Exactly the lines from the one with "Keep writing the" to the one with "return side_view.common(front_view)", both included, are to be printed again; leave out the rest.

• Supplied material:
# # # # #

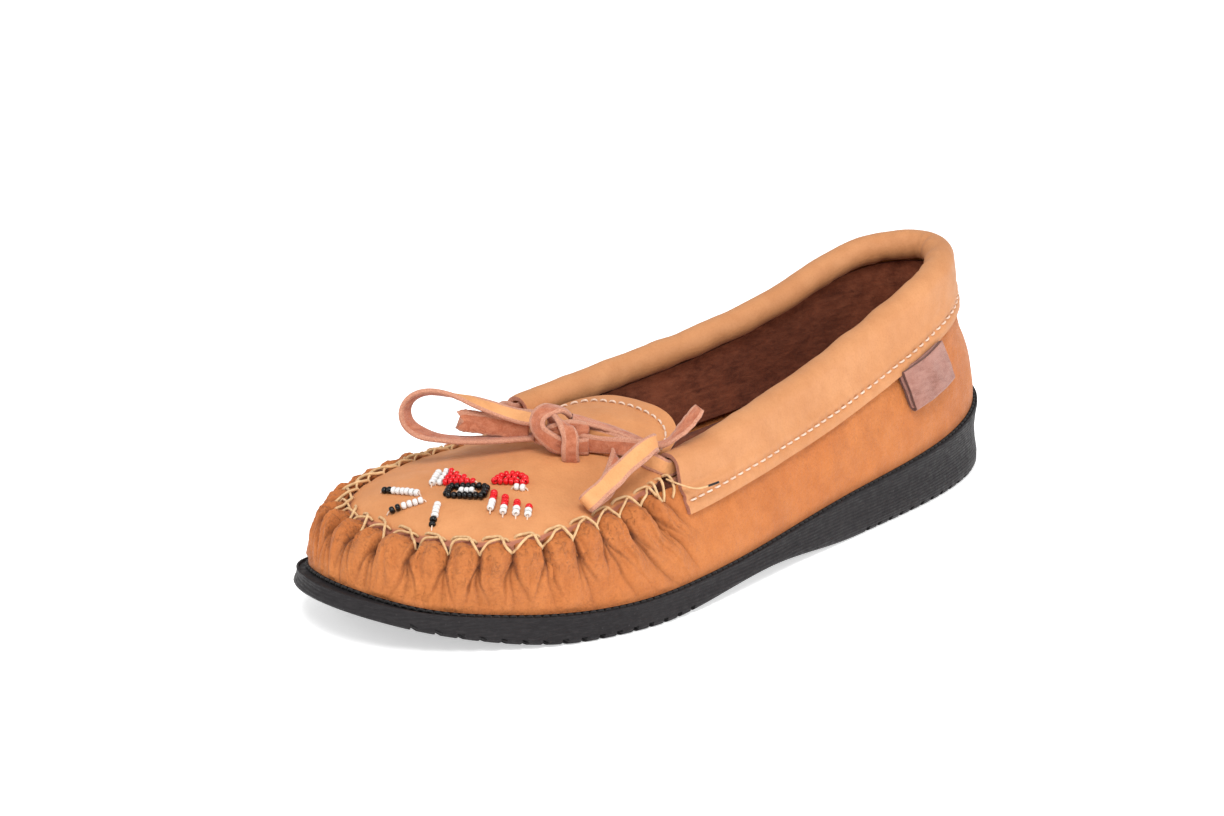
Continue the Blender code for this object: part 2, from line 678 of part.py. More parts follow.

# # # # #

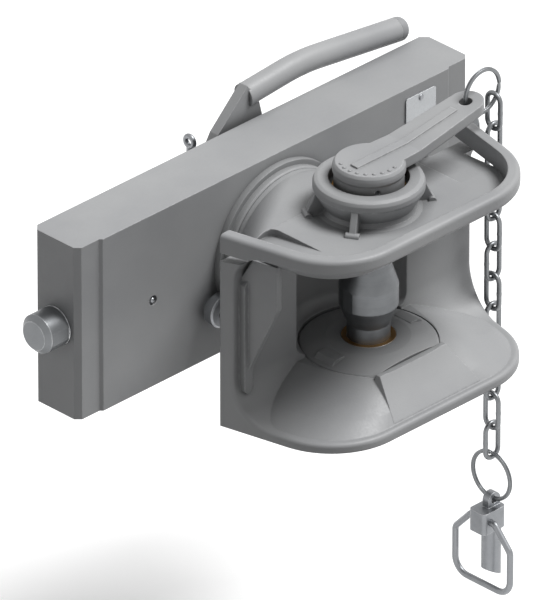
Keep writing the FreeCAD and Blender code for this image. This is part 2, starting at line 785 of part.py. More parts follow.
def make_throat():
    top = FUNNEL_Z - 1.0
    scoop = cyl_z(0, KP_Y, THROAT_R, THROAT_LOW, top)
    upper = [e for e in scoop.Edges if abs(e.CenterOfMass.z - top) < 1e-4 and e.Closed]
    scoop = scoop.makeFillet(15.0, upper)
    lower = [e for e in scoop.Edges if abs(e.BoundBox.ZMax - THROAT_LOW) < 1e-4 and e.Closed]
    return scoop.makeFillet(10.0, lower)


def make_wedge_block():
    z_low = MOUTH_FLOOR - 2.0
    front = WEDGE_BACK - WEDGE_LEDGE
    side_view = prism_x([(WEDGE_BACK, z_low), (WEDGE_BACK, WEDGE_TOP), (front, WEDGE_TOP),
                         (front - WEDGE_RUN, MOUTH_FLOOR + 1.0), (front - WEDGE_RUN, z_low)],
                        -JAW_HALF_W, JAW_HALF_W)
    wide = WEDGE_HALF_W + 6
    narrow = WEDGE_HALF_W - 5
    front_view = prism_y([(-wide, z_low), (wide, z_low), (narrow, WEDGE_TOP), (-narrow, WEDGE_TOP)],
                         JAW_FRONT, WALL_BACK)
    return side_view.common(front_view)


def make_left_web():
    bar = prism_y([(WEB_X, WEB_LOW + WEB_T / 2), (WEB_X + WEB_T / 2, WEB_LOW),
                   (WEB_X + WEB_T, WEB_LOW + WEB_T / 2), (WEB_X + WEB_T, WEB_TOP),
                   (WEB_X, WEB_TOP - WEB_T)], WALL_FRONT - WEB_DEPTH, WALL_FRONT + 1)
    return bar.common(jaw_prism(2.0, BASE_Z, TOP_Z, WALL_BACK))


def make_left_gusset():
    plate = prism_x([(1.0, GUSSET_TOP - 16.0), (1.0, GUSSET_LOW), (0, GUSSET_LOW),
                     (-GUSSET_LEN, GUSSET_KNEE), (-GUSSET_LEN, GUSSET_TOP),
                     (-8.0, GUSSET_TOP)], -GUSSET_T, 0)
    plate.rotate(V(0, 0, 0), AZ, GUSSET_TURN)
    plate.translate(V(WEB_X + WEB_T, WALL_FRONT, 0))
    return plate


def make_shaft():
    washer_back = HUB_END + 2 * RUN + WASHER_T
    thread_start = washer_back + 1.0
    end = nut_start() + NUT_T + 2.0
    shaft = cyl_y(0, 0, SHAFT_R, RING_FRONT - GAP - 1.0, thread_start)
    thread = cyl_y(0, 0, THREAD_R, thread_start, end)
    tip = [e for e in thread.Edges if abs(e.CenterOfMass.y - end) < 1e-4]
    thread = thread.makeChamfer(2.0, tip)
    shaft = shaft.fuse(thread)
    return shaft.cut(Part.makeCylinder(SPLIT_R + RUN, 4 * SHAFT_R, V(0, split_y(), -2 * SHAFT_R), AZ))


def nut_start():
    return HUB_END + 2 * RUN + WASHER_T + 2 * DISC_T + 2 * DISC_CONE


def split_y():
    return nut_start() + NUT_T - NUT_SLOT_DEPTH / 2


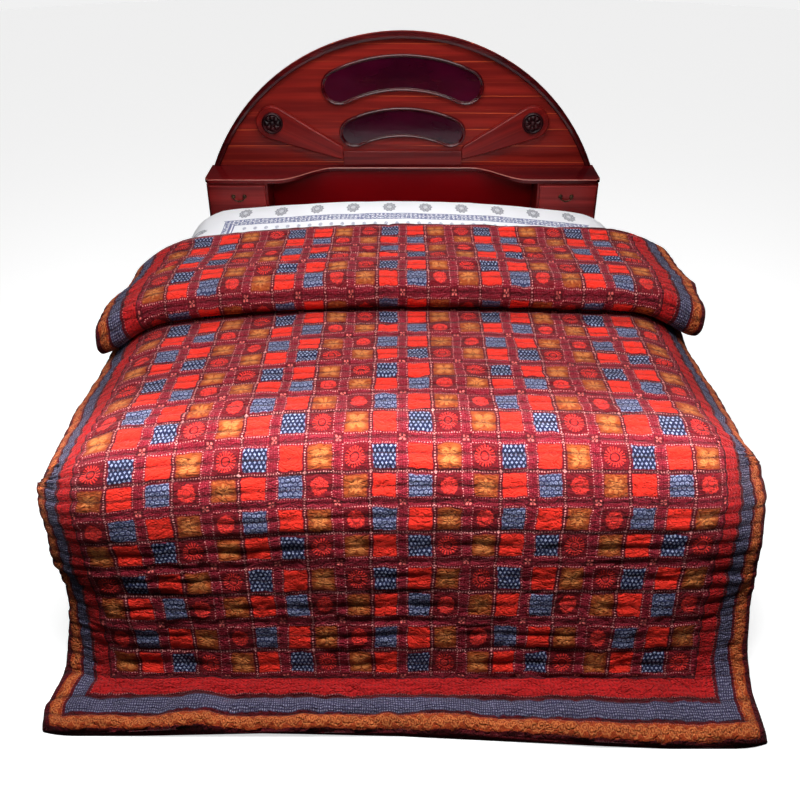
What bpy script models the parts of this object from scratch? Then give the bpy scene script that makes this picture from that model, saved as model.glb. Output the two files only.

# # # # #

• The completed task:
Keep writing the FreeCAD and Blender code for this image. This is part 2, starting at line 785 of part.py. More parts follow.
def make_throat():
    top = FUNNEL_Z - 1.0
    scoop = cyl_z(0, KP_Y, THROAT_R, THROAT_LOW, top)
    upper = [e for e in scoop.Edges if abs(e.CenterOfMass.z - top) < 1e-4 and e.Closed]
    scoop = scoop.makeFillet(15.0, upper)
    lower = [e for e in scoop.Edges if abs(e.BoundBox.ZMax - THROAT_LOW) < 1e-4 and e.Closed]
    return scoop.makeFillet(10.0, lower)


def make_wedge_block():
    z_low = MOUTH_FLOOR - 2.0
    front = WEDGE_BACK - WEDGE_LEDGE
    side_view = prism_x([(WEDGE_BACK, z_low), (WEDGE_BACK, WEDGE_TOP), (front, WEDGE_TOP),
                         (front - WEDGE_RUN, MOUTH_FLOOR + 1.0), (front - WEDGE_RUN, z_low)],
                        -JAW_HALF_W, JAW_HALF_W)
    wide = WEDGE_HALF_W + 6
    narrow = WEDGE_HALF_W - 5
    front_view = prism_y([(-wide, z_low), (wide, z_low), (narrow, WEDGE_TOP), (-narrow, WEDGE_TOP)],
                         JAW_FRONT, WALL_BACK)
    return side_view.common(front_view)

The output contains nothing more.